Review by Jareh Das
London artist Ed Atkins films exist in what can only be described as an experiential filmic environment. Atkins often displays; film, text, sound and paintings, allowing the viewer to enter into a dream-like environment for an existential experience. As an installation, Death Mask allows a more theoretical experience of film, as the viewer is able to read, watch and listen simultaneously, a trademark that is perhaps becoming signatory of the artist’s recent presentations. For his recent solo presentation at London’s Cabinet gallery, Atkins presented Death Mask, a multi dimensional filmic environment consisting of Death Mask I+II, a spiral bound screenplay, A Very Short Introduction to Death Mask I, MDF boards painted in Chroma key Green, Omnichron photocopies and videos of Death Mask II: The Scent and Death Mask III.
Atkins strategically chooses to display his text piece A Very Short Introduction to Death Mask I on MDF boards painted with Chroma key green paint as this for him is both material and immaterial as it is related both to paint and digital. Chroma key compositing (or Chroma keying) is a technique for compositing two images or frames together in which a colour from one image is removed (or made transparent), revealing another image behind it. Atkins decision on referencing Chroma keying allows multiple possibilities; to leave it green gives it the potential to be one or the other, a physical or metaphysical state, (paint vs. digital). It is this experiential exploration of materiality vs. immateriality that allows the viewer experience sound, video and text in a pseudo-cinematic experience. Screenplays exists solely as text (i.e. not to be adapted as film), sound existing as a raw but separate entity to accompanying film. Filmic images are manipulated to disseminate intrinsic textual qualities.
Death Mask as a series has somewhat underlying Ubi sunt themes. An Ubi sunt, is a phrase taken from Latin sometimes thought to indicate nostalgia, a meditation on mortality and life’s transience. Atkins is interested in: “that instant, or that transition between life and death, of becoming an image and a representation of a person – being able to look at a body that is devoid of being – seeing this person leave suddenly, to be replaced by just an object”. This body of work perhaps loosely reflecting Atkins ongoing obsession with death, decay, meaninglessness of earthly life and mortality due to manifestations of personal experience. There is room for humour, though, as sliced up bits of conversation in The Scent for example, capture laughter and a quietly amusing musical score accompanying a flip out calculator gradually popping open repeatedly.

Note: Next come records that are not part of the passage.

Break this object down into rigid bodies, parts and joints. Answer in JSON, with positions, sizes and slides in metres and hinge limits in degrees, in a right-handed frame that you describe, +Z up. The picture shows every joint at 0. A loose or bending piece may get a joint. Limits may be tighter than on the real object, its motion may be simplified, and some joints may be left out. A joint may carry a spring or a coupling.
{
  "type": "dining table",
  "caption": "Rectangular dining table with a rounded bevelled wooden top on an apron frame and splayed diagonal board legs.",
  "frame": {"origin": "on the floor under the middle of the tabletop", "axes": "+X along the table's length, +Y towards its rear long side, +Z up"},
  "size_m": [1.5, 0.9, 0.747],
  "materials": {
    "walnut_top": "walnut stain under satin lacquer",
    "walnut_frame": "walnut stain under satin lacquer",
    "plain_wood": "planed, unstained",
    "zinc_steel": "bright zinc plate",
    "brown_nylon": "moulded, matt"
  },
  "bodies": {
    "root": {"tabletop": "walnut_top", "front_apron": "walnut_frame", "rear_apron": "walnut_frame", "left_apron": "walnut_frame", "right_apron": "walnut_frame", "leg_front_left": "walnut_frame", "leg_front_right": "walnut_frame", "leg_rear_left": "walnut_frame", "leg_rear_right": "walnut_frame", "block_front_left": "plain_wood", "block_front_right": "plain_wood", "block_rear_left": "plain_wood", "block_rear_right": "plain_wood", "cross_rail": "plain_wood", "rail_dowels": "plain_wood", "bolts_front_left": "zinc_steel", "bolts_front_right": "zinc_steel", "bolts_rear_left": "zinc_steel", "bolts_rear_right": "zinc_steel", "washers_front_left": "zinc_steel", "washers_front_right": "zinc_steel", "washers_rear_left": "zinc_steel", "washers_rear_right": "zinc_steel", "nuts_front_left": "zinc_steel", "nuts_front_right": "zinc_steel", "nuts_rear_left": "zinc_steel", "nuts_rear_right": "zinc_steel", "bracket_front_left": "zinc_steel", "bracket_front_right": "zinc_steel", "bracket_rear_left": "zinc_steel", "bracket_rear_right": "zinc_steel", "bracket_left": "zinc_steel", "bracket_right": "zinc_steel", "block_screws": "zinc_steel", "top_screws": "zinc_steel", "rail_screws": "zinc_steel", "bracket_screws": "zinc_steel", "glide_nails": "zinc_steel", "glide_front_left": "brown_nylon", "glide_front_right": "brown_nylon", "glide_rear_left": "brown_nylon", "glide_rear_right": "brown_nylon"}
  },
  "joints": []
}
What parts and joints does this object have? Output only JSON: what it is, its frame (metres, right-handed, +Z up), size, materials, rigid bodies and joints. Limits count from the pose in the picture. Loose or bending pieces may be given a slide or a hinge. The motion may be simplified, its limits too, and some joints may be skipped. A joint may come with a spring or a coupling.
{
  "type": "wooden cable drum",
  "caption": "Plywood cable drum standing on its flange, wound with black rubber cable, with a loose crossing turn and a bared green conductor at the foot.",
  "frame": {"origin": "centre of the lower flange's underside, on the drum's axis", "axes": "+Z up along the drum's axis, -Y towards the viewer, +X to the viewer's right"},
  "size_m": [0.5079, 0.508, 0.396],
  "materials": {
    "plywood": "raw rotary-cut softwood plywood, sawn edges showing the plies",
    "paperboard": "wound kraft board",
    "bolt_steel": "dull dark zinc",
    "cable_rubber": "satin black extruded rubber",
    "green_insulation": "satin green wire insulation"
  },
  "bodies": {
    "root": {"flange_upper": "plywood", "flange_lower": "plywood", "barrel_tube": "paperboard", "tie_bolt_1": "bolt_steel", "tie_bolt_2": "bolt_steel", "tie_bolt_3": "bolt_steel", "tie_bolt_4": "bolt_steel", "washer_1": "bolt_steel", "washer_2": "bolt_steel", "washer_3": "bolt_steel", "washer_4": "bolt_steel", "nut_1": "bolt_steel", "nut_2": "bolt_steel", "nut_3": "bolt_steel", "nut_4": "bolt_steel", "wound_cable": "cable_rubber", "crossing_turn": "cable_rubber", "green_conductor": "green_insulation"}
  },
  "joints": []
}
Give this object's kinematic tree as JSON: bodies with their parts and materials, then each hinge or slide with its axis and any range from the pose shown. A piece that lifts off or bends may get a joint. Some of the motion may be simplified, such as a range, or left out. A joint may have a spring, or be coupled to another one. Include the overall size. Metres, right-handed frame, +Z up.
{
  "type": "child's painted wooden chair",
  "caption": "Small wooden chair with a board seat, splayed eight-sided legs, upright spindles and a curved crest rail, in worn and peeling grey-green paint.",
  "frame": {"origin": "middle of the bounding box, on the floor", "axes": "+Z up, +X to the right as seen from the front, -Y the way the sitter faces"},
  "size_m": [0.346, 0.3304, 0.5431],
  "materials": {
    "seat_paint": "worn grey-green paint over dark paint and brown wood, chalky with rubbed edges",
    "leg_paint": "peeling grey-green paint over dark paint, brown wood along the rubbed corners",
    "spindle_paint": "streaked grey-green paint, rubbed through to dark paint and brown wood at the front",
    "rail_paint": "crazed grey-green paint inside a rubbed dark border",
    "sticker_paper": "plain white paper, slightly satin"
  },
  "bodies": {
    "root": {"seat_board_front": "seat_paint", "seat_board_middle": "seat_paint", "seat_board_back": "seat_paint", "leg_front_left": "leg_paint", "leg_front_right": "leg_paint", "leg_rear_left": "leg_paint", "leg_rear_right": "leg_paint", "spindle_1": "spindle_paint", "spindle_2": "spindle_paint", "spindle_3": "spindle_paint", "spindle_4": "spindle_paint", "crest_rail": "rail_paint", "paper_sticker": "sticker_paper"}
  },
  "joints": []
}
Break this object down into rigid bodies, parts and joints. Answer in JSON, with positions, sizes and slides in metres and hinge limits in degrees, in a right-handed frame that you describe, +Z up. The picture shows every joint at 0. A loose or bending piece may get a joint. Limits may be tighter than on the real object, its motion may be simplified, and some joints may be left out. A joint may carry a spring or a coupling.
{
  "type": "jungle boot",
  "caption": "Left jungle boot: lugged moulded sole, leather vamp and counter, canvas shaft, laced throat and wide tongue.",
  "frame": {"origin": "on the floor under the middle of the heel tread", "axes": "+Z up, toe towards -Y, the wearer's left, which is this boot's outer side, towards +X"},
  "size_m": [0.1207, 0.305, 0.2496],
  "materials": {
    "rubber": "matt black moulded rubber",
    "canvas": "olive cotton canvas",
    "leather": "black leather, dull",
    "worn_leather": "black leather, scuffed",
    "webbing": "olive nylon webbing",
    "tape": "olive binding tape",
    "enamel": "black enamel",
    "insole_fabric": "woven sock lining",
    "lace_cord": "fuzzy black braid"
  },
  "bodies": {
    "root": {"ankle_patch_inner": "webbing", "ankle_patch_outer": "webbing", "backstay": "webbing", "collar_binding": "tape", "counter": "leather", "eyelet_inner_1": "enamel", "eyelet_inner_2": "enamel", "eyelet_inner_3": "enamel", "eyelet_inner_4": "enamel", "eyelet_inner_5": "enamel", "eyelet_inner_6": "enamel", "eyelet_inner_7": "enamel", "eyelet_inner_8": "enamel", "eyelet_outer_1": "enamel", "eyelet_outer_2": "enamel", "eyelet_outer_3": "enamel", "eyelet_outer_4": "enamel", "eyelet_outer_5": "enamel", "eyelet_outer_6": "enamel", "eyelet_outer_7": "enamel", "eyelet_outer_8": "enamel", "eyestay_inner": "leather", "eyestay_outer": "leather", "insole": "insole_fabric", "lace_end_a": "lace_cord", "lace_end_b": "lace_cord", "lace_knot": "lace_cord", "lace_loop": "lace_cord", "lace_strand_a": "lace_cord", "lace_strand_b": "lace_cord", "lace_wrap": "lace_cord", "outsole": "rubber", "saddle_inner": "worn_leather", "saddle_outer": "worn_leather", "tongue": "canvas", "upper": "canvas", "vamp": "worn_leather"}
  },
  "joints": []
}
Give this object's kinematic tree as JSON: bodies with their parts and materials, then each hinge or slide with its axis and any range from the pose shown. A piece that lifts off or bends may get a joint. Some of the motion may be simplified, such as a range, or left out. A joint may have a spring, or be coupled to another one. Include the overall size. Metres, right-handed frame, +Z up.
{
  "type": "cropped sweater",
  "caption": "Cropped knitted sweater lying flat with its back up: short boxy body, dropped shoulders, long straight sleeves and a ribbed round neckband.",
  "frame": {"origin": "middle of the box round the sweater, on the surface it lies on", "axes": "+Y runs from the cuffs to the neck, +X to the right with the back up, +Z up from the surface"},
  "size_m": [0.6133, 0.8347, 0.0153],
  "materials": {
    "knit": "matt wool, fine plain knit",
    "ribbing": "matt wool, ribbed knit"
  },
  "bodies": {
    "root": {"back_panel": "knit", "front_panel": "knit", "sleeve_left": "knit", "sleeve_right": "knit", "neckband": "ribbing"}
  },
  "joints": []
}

Atkins is full of surprises. He makes serious (but at times humorous) work laced with references ranging from Derrida to the writings of Maurice Blanchot and American postmodern short stories by Donald Barthelme and Robert Coover. Death Mask needs a lot of after thought and reflection as this amalgamation of multiple referencing allows the audience to engage, step back, inquire and question notions of film intervention.